To me, the process seemed sound: identify the problem, devise a solution, and implement the solution.

This didn’t get done. Instead of putting out an RFP for the climate survey (something that was eventually done), a group of people within the AMS decided that they, without the benefit of any kind of evaluation, had the cure to all that ailed the AMS. They decided that they, for this problem which the AMS had only begun to excavate from the earthy mounds of mystery, knew best. The solution that they promulgated was the Equity Program, a solution for a problem we weren’t even sure existed. They skipped the very important first step in the process, that of identifying the problem, and jumped straight to implementing the solution that they had wanted to impose in the first place.

I can see how a narrow minded ideologue would see these steps as appropriate and reasonable, because for them the solution to any problem is the same. When one views the world through a specific set of lenses, they will see the same problems that they have been taught to look for, whether these problems are either there in the first place, or having a real and substantial impact on the lives of people that they were trying to help. In doing this, they created the Equity Office, and passed a policy which imposed (theoretically) mandatory training and procedures on the clubs far and away more than what is required for the administration of a club bank account. As someone who has prided himself on defending the autonomy of the constituencies and the clubs, this was a deeply and dangerously intrusive policy, one apt to provoke resentment of the AMS and damage our relationship with our subunits.
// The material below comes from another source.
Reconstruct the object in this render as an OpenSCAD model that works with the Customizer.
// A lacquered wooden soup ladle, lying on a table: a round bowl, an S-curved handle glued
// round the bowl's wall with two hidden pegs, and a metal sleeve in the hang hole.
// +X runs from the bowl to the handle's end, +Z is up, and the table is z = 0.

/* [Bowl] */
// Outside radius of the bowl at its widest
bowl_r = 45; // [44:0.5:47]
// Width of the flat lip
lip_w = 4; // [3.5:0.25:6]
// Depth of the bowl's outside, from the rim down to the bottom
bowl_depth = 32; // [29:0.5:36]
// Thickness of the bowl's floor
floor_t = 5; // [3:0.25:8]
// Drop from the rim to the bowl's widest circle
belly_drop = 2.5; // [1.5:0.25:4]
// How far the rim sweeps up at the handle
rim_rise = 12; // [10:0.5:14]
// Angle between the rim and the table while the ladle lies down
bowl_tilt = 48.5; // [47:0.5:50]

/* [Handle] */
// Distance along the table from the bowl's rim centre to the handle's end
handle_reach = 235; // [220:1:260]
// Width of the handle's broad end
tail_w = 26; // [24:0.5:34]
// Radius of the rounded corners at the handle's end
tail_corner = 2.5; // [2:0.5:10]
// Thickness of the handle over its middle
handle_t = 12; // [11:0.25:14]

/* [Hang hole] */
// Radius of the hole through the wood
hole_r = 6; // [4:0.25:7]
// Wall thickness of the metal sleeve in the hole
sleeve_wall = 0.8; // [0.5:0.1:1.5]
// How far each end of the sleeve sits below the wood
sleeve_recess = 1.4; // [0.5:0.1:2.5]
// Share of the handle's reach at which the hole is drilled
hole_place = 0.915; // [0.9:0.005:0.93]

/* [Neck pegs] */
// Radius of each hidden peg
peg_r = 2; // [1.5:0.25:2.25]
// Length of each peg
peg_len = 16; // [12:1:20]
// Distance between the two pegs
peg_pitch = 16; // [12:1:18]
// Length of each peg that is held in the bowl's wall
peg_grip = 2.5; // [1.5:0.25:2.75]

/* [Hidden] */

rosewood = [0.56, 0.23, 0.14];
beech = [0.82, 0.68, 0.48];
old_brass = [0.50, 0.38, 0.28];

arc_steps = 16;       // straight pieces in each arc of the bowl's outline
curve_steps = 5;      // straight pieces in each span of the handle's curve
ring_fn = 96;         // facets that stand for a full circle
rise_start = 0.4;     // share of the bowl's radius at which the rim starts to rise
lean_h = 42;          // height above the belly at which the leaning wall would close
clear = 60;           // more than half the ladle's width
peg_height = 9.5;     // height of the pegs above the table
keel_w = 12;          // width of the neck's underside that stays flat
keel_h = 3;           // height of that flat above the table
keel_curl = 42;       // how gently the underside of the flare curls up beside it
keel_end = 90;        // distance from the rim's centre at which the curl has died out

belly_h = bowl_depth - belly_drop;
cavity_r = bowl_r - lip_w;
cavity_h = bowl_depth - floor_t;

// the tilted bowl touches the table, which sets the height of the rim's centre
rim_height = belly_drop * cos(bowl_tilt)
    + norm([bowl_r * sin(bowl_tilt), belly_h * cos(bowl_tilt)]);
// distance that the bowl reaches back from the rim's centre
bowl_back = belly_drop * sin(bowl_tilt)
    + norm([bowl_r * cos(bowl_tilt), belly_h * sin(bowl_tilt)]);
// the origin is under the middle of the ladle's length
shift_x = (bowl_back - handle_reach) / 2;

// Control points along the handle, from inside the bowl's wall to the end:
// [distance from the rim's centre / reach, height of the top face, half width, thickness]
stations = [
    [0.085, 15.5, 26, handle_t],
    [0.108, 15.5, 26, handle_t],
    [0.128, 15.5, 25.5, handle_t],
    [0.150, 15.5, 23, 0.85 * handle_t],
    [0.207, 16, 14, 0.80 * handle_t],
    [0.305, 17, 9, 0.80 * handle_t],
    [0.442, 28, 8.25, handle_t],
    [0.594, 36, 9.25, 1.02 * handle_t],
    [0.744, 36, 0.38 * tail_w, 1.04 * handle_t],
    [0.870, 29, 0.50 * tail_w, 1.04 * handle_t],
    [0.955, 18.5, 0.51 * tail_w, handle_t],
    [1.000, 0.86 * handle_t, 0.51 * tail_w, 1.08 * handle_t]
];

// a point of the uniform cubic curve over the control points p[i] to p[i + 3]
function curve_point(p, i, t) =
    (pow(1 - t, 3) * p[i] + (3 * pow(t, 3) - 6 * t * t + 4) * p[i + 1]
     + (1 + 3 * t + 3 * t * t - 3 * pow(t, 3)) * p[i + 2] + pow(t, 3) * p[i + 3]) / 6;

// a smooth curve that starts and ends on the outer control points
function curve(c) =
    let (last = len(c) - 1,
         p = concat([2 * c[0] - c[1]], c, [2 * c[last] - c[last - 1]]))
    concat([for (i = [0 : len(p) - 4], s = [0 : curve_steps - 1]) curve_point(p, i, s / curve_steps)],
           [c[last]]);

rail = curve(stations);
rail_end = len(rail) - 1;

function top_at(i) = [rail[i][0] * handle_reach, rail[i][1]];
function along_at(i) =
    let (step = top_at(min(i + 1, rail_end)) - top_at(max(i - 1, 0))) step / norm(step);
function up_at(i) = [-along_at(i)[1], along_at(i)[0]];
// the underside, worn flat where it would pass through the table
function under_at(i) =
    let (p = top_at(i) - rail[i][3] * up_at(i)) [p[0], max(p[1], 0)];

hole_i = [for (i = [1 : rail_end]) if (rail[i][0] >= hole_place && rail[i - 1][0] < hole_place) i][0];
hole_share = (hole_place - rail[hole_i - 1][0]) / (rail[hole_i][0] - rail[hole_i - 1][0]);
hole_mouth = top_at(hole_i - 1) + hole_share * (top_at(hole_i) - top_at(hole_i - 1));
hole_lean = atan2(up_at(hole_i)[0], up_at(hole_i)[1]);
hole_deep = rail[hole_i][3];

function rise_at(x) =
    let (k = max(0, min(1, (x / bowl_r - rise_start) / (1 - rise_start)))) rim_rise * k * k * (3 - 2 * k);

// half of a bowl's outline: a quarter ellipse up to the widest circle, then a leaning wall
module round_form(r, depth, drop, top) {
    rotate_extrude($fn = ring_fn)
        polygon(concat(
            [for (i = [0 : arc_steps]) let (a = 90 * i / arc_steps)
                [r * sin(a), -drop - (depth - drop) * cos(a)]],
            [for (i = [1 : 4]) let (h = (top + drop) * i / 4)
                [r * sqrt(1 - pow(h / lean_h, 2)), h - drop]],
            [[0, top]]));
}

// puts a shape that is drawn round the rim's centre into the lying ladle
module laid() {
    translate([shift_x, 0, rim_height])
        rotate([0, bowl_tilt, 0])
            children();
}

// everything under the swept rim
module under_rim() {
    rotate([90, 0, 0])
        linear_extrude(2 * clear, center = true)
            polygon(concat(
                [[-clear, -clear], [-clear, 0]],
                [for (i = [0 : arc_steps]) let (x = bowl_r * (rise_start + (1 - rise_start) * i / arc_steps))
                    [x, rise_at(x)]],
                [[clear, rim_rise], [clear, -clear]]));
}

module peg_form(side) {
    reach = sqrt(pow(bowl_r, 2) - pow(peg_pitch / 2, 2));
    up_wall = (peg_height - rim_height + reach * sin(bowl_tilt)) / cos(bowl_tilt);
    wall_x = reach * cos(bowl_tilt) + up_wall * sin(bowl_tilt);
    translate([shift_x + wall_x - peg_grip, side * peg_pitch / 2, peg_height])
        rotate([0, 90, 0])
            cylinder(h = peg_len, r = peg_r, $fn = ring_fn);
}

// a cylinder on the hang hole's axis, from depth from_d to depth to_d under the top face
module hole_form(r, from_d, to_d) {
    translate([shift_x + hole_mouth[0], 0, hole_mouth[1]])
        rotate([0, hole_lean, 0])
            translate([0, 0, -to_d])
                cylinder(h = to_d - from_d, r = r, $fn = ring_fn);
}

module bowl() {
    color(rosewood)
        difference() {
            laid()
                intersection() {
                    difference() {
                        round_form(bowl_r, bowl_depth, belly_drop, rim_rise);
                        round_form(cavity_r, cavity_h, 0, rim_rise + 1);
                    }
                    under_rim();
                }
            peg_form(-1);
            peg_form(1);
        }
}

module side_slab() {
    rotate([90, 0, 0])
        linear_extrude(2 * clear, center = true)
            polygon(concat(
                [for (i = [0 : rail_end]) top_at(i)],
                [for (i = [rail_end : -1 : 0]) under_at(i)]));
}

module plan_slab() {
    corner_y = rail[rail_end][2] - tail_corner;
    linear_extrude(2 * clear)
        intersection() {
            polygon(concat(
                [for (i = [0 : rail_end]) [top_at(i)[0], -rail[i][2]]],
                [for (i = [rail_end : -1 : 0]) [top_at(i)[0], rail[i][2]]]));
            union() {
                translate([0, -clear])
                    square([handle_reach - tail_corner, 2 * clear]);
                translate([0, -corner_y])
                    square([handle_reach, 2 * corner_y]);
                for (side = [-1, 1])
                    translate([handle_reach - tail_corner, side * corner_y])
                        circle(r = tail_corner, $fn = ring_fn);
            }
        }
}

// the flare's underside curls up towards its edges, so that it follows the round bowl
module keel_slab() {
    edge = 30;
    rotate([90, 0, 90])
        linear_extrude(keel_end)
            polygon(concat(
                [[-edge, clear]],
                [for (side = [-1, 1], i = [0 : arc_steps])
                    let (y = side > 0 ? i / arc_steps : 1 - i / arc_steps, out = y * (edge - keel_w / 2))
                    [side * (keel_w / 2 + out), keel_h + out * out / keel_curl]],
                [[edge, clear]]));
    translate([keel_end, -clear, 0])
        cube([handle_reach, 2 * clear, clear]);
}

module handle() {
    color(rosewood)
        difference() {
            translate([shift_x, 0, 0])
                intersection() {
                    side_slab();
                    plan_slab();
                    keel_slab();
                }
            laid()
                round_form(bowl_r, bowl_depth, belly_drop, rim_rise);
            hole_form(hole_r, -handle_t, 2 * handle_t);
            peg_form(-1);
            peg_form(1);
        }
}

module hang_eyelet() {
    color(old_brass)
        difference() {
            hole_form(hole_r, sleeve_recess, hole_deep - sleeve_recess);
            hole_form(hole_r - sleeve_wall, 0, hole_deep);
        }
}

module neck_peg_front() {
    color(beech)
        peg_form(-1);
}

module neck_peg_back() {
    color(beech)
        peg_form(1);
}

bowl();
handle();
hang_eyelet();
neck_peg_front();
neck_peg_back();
It was this same program that came to the AMS, when asking for an assistant only halfway into its first year of operation, and said basically that, beyond listing the number of people that they had trained, there was no way of evaluating the success or failure of the program based on any kind of empirical data, because if they were doing their job right there would be no way to tell. To my already sceptical ears, this sounded like a request for more money without any accountability or oversight. There was no effort made to create evaluative metrics against which the program could be judged. It was this same program, one that was ostensibly created to help make campus a safer space, that during the Council debate on the disabilities seat motion, single-handedly created one of the most charged and hostile Council environments that I’ve seen in my time at the AMS.
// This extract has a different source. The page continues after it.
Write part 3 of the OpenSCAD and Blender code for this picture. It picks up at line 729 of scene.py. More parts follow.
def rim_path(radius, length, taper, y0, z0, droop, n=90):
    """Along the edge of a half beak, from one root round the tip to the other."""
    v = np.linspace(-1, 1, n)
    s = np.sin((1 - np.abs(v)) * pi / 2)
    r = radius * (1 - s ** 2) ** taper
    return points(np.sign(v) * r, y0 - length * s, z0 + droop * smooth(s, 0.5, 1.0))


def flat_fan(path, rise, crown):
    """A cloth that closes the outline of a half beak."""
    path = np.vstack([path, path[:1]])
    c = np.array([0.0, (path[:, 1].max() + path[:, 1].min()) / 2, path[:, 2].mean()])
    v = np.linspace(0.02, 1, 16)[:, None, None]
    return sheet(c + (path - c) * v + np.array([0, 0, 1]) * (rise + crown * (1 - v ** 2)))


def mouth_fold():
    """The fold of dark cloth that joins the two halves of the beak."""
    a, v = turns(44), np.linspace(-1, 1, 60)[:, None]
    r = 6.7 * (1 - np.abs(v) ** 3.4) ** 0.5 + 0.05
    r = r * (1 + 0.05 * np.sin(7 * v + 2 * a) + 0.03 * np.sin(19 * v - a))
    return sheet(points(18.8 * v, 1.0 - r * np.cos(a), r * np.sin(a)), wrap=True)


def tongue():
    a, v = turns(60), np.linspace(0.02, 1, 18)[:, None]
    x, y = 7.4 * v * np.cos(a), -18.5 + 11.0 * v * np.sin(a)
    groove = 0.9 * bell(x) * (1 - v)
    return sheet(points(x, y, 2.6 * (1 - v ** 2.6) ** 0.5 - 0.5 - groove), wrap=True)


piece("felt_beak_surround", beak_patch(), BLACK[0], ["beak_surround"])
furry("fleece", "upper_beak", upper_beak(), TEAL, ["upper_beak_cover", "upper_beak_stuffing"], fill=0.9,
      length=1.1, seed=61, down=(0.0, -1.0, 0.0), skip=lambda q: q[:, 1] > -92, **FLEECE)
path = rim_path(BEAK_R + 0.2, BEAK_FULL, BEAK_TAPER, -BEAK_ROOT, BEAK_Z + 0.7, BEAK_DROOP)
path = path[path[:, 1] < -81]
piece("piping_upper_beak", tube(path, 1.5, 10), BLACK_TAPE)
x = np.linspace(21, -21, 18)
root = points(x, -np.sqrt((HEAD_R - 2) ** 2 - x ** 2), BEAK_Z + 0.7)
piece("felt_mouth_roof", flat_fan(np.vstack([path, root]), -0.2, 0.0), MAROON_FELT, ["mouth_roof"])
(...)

I have been supportive of every step along the way that moved towards a data based approach to equality evaluation, and I do believe that it is possible, if not likely, that the structures of the AMS inherently favour the inclusion of some groups to the exclusion of others. However, I do not feel that this is going to be addressed by the erstwhile Equity Program, a program with ideological roots that feed off of self censorship and which promotes a brand of suffocating political correctness to the detriment of honest political debate. It was a watered down version (especially because of the mandatory training and implementation of the program that the AMS mandated, but did not enforce) of the ideological re-education programs imposed on students at the University of Delaware, and of other programs on diversity consciousness that promote a self-righteous self-loathing that may as well be called ‘the white-man’s burden for the modern age’.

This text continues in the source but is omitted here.